Document Validation and What Dynamic Schema Means

When we first published a mongodb.org homepage, we sloppily described MongoDB as “schema free”. That description over-emphasizes the baggage MongoDB left behind, at the expense of true clarity. At the time, however, document databases were brand new, and it was simple to describe them in terms of what they were not (witness the prevalence of the terms “non-relational” and “nosql”). This over-simplification was much more than an oversight. As you can see by reviewing this old blog post, it reflects an immaturity in our thinking. By 2011 we had come to see that calling MongoDB “schema free” reflected an old way of thinking about what “schemas” actually are, so we changed the homepage to say “dynamic schema”.

To appreciate the context for this evolution, recall that when we launched MongoDB, “schema” meant the tables your data was stored in, and the rules that governed the relationship between those tables. Relational schemas have a fixed structure, with strongly typed fields, so complex entities can only be modeled as collections of tables, with their relationships to each other also strongly defined. So schemas are fixed, and altering them is a high cost operation. It seemed correct to say that MongoDB was free of schema.

The DDL used to define a relational schema affords a few additional usability benefits as a side effect of how it requires data to conform to the relational model. Two key benefits: schemas provide documentation of what data is in a table (if you’ve seen one row, you’ve seen ’em all!), and validation of the fields, by their very definition.

At this point it seems needlessly reductionist to call MongoDB schema-free, since of course, MongoDB and the apps built on it have always had schema, they just embodied them in their queries and the indexes they build to support them, rather than in a table definition. Furthermore, we did plan to offer our users the documentation and validation aspects of schema, but wanted to focus on developing the document model first. When MongoDB was created, we saw more value in doing away with the restrictive elements of tables than keeping them for their side effects, especially when they could be delivered as features, deliberately designed to suit the needs of developers and operators.

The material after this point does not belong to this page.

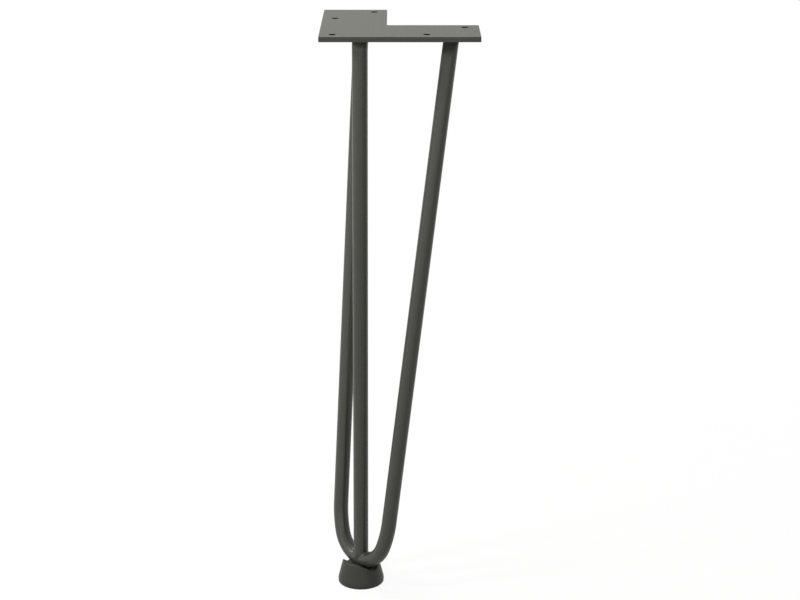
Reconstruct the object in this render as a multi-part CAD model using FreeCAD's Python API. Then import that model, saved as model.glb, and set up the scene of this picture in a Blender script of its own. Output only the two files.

In MongoDB 3.2 we are following through on that plan, and one of those features is document validation. To use it, you attach a validation document to a collection. Validation documents use the mongodb query language to add constraints to the documents inserted to that collection. An example validator might be:

{ age : { $gte : 0, $lte : 150 } }

If someone tried to insert a document with a null or missing age, the document would be rejected. If you tried to insert 32 as a string or -5 it would also be rejected. This allows the database to enforce some simple constraints about the content of the documents, similar to PostgreSQL’s check constraints.

One common use case for MongoDB is aggregating data from different sources. With document validation, you’ll be able to ensure that all of the sources have some common fields (like ‘email’) so they can be linked.

You can attach a validation document to a collection at creation time, by including it as a validator field in the db.createCollection command, or by using the collMod database command:

db.runCommand( {
   collMod: "contacts",
   validator: { $or: [ { phone: { $exists: true } }, { email: { $exists: true } } ] }
} )

There are a number of options that can be used to tune the behavior of validation, such as warn only mode, and how to handle updates that don’t pass validation, so have a look at the dev-series documentation for the complete picture.

Along with the rest of the 3.2 “schema when you need it” features, document validation gives MongoDB a new, powerful way to keep data clean. These are definitely not the final set of tools we will provide, but is rather an important step in how MongoDB handles schema.

Posted on Sep 11, 2015 at 10:34